Stanford University: Carolyn Bertozzi, PhD, Ansuman Satpathy, MD, PhD, Irving Weissman, MD, Robbie Majzner, MD
University College London: Karen Page, DPhil, Karin Straathof, PhD, Marc-Olivier Coppens, PhD, Sergio Quezada, PhD, Kevin Litchfield, PhD
Children’s National Hospital: Conrad Russell Cruz, MD, PhD, Patrick Hanley, PhD, Amy Hont, MD, AeRang Kim MD, PhD, Holly Meany, MD, Anqing Zhang, PhD, Nitin Agrawal, PhD
The Children’s Hospital of Philadelphia: John Maris, MD, Mark Yarmarkovic, PhD, Nik Sgourakis, PhD, Patrick Grohar, MD, PhD
Cardiff University: Andrew Sewell, PhD
The Institute of Cancer Research: Terence Rabbitts, PhD
INSERM: Emmanuel Donnadieu, PhD
Cure rates for the majority of pediatric cancers improved incrementally in the later decades of the 20th century, based largely upon empiric adoptions of chemotherapeutics. However, progress has stalled for most pediatric solid malignancies over the last twenty years, with improvements achieved at the cost of significant treatment-related toxicity. While treatment for adult tumors have witnessed several new advances, as seen in immune checkpoint blockade and targeted small molecules, these are largely ineffective in pediatric cases and there remains an urgent need to develop new strategies to serve these patients.

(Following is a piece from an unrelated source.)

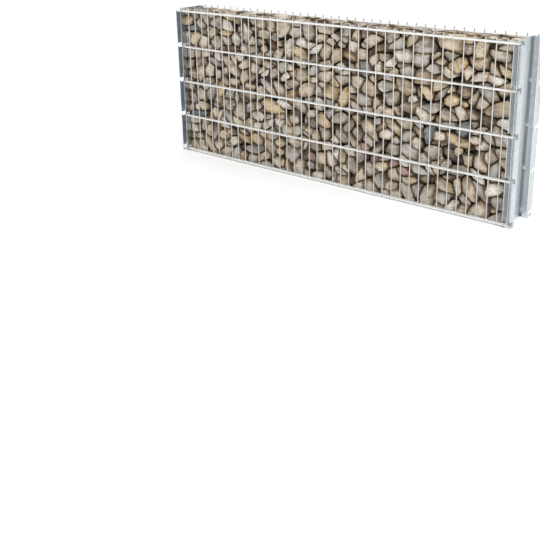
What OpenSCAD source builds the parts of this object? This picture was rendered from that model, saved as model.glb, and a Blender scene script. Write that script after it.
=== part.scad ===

One area which has seen remarkable success in both adult and pediatric cancer is engineered T-cell therapies. This therapeutic modality can achieve durable responses in refractory lymphoid cancers without long-term toxicity. However, expanding these treatments to solid tumors is formidable and has not seen similar success. In contrast to hematologic malignancies, solid cancers are challenging due to a lack of targets, tumor heterogeneity, and hostile tumor microenvironment (TME). These issues are compounded in pediatric tumors, which have a decreased mutational burden than adult tumors and have more limited preclinical models.

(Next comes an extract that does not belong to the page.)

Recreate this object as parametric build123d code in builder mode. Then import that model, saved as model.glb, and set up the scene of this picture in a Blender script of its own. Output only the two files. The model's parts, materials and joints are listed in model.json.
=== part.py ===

Now, the NexTGen team led by Martin Pule and Catherine Bollard will take these challenges head on. The team hypothesizes that by coupling of advanced cellular engineering along with progressive clinical development is the fastest route to developing effective T-cell therapies for pediatric solid tumors. This work will initially focus on pediatric sarcomas and brain tumors. Over the course of the project, they will combine detailed studies of primary tumors to discover new targets and understand how the TME subverts T-cell function utilizing state of the art mass spectroscopy and chip cytometry. Protein engineering methods will be employed to engineer CAR-T receptors to target tumor cells and modulate the TME, and relevant tumor models such as immune patient derived xenografts will expand the preclinical models for pediatric tumors.
Crucially, the data generated in these studies will inform the opening of three early phase clinical studies for the treatment of high-risk pediatric sarcomas and brain tumors. These clinical studies will help answer questions related to next generation T-cell therapy development that can only be answered in human studies and will inform the ongoing work in real time.
The vision of the NexTGen team is that CAR T-cell therapy for childhood solid childhood cancers will become frontline within a decade, improving cure rates and mitigating current standard of care toxicity. The innovative and disruptive approaches being used by the team is what is needed to make this a reality and achieve robust and durable treatment responses in this setting. By bringing together a critical mass of diverse researchers with a focus on bench-to-bedside and clinical development, this work will overcome current challenges and begin to realize the promise of expanding T-Cell therapies for all.